すべすべのコロコロを目指して

この冬の年末年始は、のっぴきならない事情により、結構な期間を何もない郷里で引きこもるという状況になったので、感じの悪い編集者の仕事をしつつ、いろいろなことをくつくつと考えたりしていました。
日常に追われる中で、ふとした瞬間に感じる違和感のこと。その正体と根深い奥にある原因。違和感に鈍くなっていくことはたぶん、十代だった私がもっとも怖れ忌み嫌っていたこと。それでもつい押し流されて追いやられてしまいがちな尻尾を、必死でつかんで少しでも具象化して記憶したり、蘇った時に端っこをちぎるようにどこかに書き残したりすること。そんな些細な方法でしか、流れ進んでゆく想いを繋ぎとめることはできない。

だれかの信じてることをぶっ壊したかった気持ち。それはたとえば、某メーカーBのCMから彷彿とされるホストパパの祖国製品大好きだった感じとか。それってCM(という枠の中で誰かが作り込んだ計算通りの意見)に惑わされてるだけなんじゃないの?というちょっと意地悪な目線で見ていた。同時に、なんだか無垢に信じ切っているらしい概念を、思いっきり根底から覆したいような欲求を感じていたと思う。今になって思い返せば、当時パパは40手前で、あくまでも余所者の私は気づかないフリをしていたけど、祖国ではない土地で職も転々としていて、意外と人生の歯車が狂ってるかも知れない…とか、いつしかこのまま間違えていたことに本当に気づいた時には既に遅い、なんてことになっているんじゃないか…とか、人知れず恐々としていたんじゃないだろうか。そんな漠然とした不安の靄みたいなものの先にある屈折した郷愁だとしたら、今ならわかる、今の私ならば。でもあの頃の私はただひたすらに若くて青すぎてキラキラに目が眩みすぎていて、違和感を覚えるものは大抵気持ち悪くて受け入れがたい差異のもとがあるからだと決めてかかっていた。

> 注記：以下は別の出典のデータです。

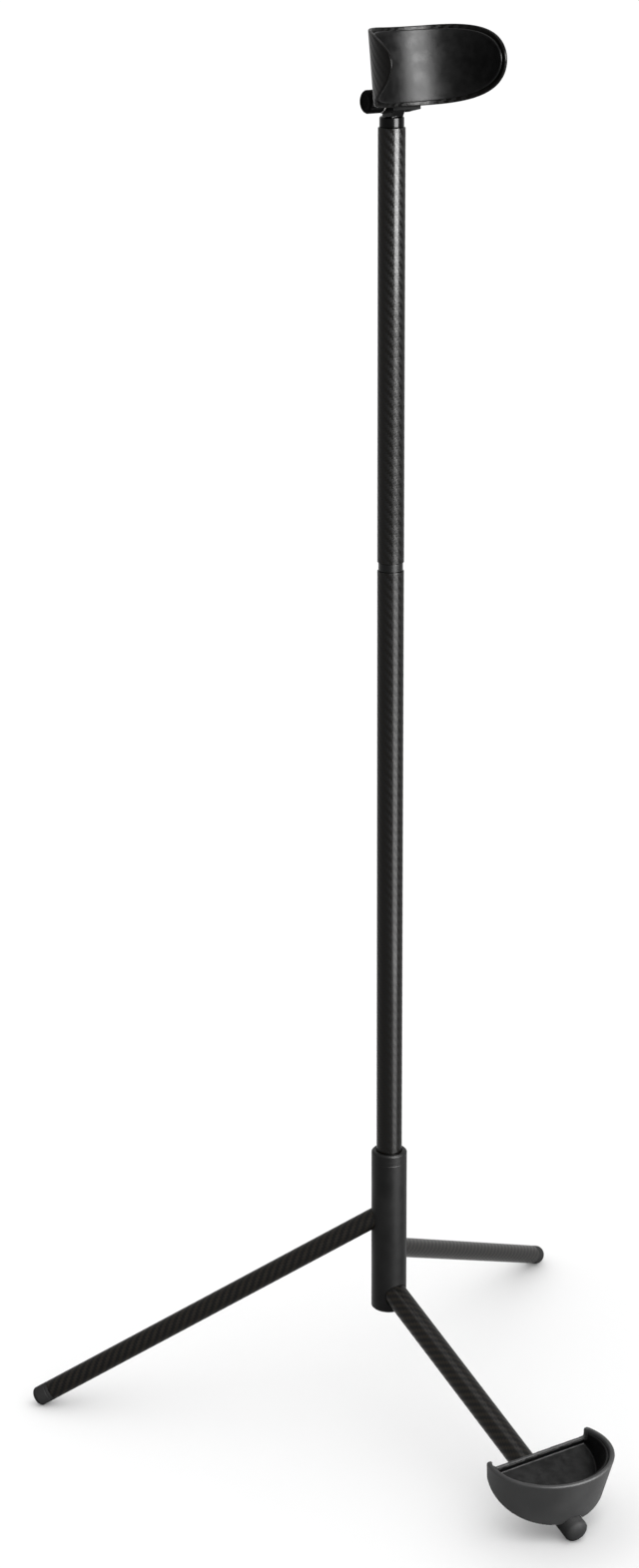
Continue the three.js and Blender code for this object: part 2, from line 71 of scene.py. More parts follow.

そんなパパも10年と会わない間に、2度ほど心臓発作を経験したとホストママから聞いた。お酒も煙草も博打も一切やらなくて、飲むのはペプシ・コークだけ、日本食も嫌いで基本変わったものは食べないけど、そんなに不健康というわけでもないだろうと思っていたけど、やはりアメリカ人だから偏頭痛がすると言っては錠剤をいくつも噛み潰し、油分の多い食事が大好きで偏食だよなぁ、と思っていたとおりの成人病なのだろう。久々に写真で見たママも以前に増して丸く大きくなっていたけど、私の中にいるあの家族はきっとずっとあの頃のままなのだろう。それは同時に私も彼らにとって17歳のままだろうということなんだけど。
誰かのガチガチの価値観をぶっ壊すことなんて本当にはできなくて、もしかしたら誰かのを壊してるつもりで角が取れていっているのは実は自分の価値観の方なのかも知れない。誰かのそれに違和感を感じ、対峙して向き合うことで、理解し、違いを受け入れてカドカドがとれて丸く滑らかになっていく。そうだとしたらとても好いのに。どうやったら偽善じゃなく人を大切にできるのか愛せるのか、頭の悪い私はやっぱりちっともできないけど、触る掌をいちいち傷つけないつるつるの石コロみたいになれれば、少しずつでもわかるようになっていくのかしらんと、淡い希望とともに思う。